Pick out every line with the word "that" and copy it.

%%

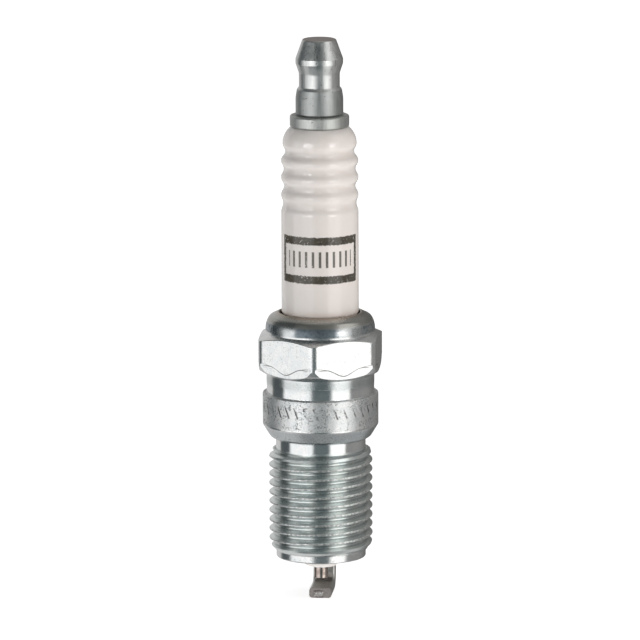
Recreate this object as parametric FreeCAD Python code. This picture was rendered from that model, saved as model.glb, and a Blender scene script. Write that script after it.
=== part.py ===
import FreeCAD, Part
import math
import os

# Spark plug: M14 x 1.25 thread, conical seat, 5/8 inch hexagon, screw-on terminal nut.
# Millimetres. Z is the plug's axis and points to the terminal. Z = 0 is the plane where the
# conical seat is SEAT_GAUGE_RADIUS wide. -Y is the front: the earth electrode is welded at the back.

# --- shell: crimped lip, hexagon, neck, collar, conical seat
LIP_RADIUS = 7.36
LIP_BEND = (14.46, 2.7)    # the lip leans in at this height, with this bending radius
LIP_BROW = (6.82, 15.33, 0.84)
LIP_CREST = (5.61, 15.9, 0.36)
LIP_MOUTH_RADIUS = 5.42
LIP_MOUTH_TOP = 15.84
LIP_THROAT_RADIUS = 5.34
LIP_WALL = 0.95
HEX_ACROSS_FLATS = 15.875
HEX_CORNER_RADIUS = 1.5
HEX_TURN = -6.5            # degrees from the front to the nearest corner
HEX_FACE_TOP = 12.99       # top of a flat, at its middle
HEX_TOP_ANGLE = 24.0       # degrees, slope of the top chamfer
HEX_BOTTOM = 7.55
HEX_FOOT_RADIUS = 7.34     # the underside rises from here, round its heel, to the skirt
HEX_HEEL = (8.55, 8.3)
HEX_SKIRT = (9.3, 9.9)
HEX_EDGE_ROUND = 0.1
SCALLOP_HIGH = 9.3         # forming line across the lower part of each flat
SCALLOP_LOW = 8.33
SCALLOP_HALF_WIDTH = 2.6
SCALLOP_DEPTH = 0.08
NECK_RADIUS = 7.26
NECK_WAIST = 0.03          # the neck is this much slimmer beside the collar
NECK_WAIST_TOP = 5.8       # from here to NECK_BOTTOM the neck grows to its full radius
NECK_BOTTOM = 6.4
NECK_BEND = 4.0
COLLAR_RADIUS = 7.79
COLLAR_TOP = 4.92
COLLAR_TOP_ROUND = 0.17
COLLAR_FOOT_ROUND = 0.3
SEAT_GAUGE_RADIUS = 7.4
SEAT_HALF_ANGLE = 31.5     # degrees, the 63 degree conical seat
SEAT_BOTTOM = -1.25
SEAT_FOOT_ROUND = 1.05
RELIEF_RADIUS = 6.05
REACH = 17.6               # seat gauge plane to the shell's end
PILOT_RADIUS = 6.03
PILOT_ROUND = 0.2

# --- shell: stamped ticks round the collar
TICK_COUNT = 36
TICK_HEIGHT = 1.5
TICK_WIDTH = 0.18
TICK_DEPTH = 0.08
TICK_TILT = -22.0
TICK_Z = 3.2

# --- shell thread
THREAD_PITCH = 1.25
THREAD_CREST_RADIUS = 6.97
THREAD_ROOT_RADIUS = 6.19
THREAD_TOP = -2.8
THREAD_BOTTOM = -16.6
THREAD_TURN = 78.0         # degrees from +X to where the ridge starts
THREAD_FADE = 1.7          # length over which the crest grows to its full radius

# --- shell bore, from the crimp down to the firing end
BODY_BORE_RADIUS = 6.35
BODY_BORE_TOP = 14.14
BODY_BORE_BOTTOM = 1.35
CORE_BORE_RADIUS = 4.85
CORE_BORE_BOTTOM = -5.2
NOSE_BORE_RADIUS = 4.45
NOSE_BORE_CHAMFER = 0.2

# --- insulator
BARREL_RADIUS = 5.18
BARREL_BOTTOM = 16.0
PACKED_RADIUS = 4.9
PACKED_TOP = 14.6          # from here the insulator widens to the barrel
SHOULDER_RADIUS = 6.2
SHOULDER_TOP = 8.6
SHOULDER_BOTTOM = 1.9
CORE_RADIUS = 4.7
CORE_BOTTOM = -4.7
NOSE_ROOT_RADIUS = 3.45
NOSE_ROOT = -6.8
NOSE_TIP_RADIUS = 2.25
NOSE_TIP = -18.9
INSULATOR_TOP = 41.0
CROWN_ROUND = 2.72         # the insulator's rounded top, above its highest crest
RIB_PITCH = 2.32
RIB_LOWEST_GROOVE = 30.66
GROOVE_RADII = (4.92, 4.79, 4.82, 4.63)
CREST_RADII = (5.18, 5.18, 5.18, 4.97)
BORE_RADIUS = 2.0
BORE_LEDGE = -3.0
WIRE_BORE_RADIUS = 1.0

# --- terminal stud and nut
FLANGE_RADIUS = 3.98
FLANGE_TOP = 42.58
FLANGE_ROUND = 0.25
STUD_THREAD_RADIUS = 1.99
STUD_THREAD_ROOT = 1.57
STUD_THREAD_PITCH = 0.7
STUD_TOP = 50.2
STUD_SHANK_RADIUS = 1.85
STUD_BOTTOM = 10.6
LOCK_GROOVES = 6           # V grooves that key the stud's foot into the glass
LOCK_GROOVE_TOP = 13.8
LOCK_GROOVE_PITCH = 0.5
LOCK_GROOVE_DEPTH = 0.2
NUT_BORE_RADIUS = 2.05
NUT_BORE_TOP = 50.7
NUT_TOP = 52.8
NUT_TOP_RADIUS = 2.25
NUT_HEAD_RADIUS = 3.19
NUT_HEAD_TOP = 50.2
NUT_HEAD_BOTTOM = 49.55
NUT_NECK_RADIUS = 2.74
NUT_NECK_TOP = 48.22
NUT_NECK_BOTTOM = 46.4
NUT_STEP = (3.02, 46.05)   # edge of the step below the neck
NUT_BARREL_RADIUS = 3.2
NUT_BARREL_TOP = 44.9
NUT_FOOT_RADIUS = 2.95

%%

## Response
Recreate this object as parametric FreeCAD Python code. This picture was rendered from that model, saved as model.glb, and a Blender scene script. Write that script after it.
LOCK_GROOVES = 6           # V grooves that key the stud's foot into the glass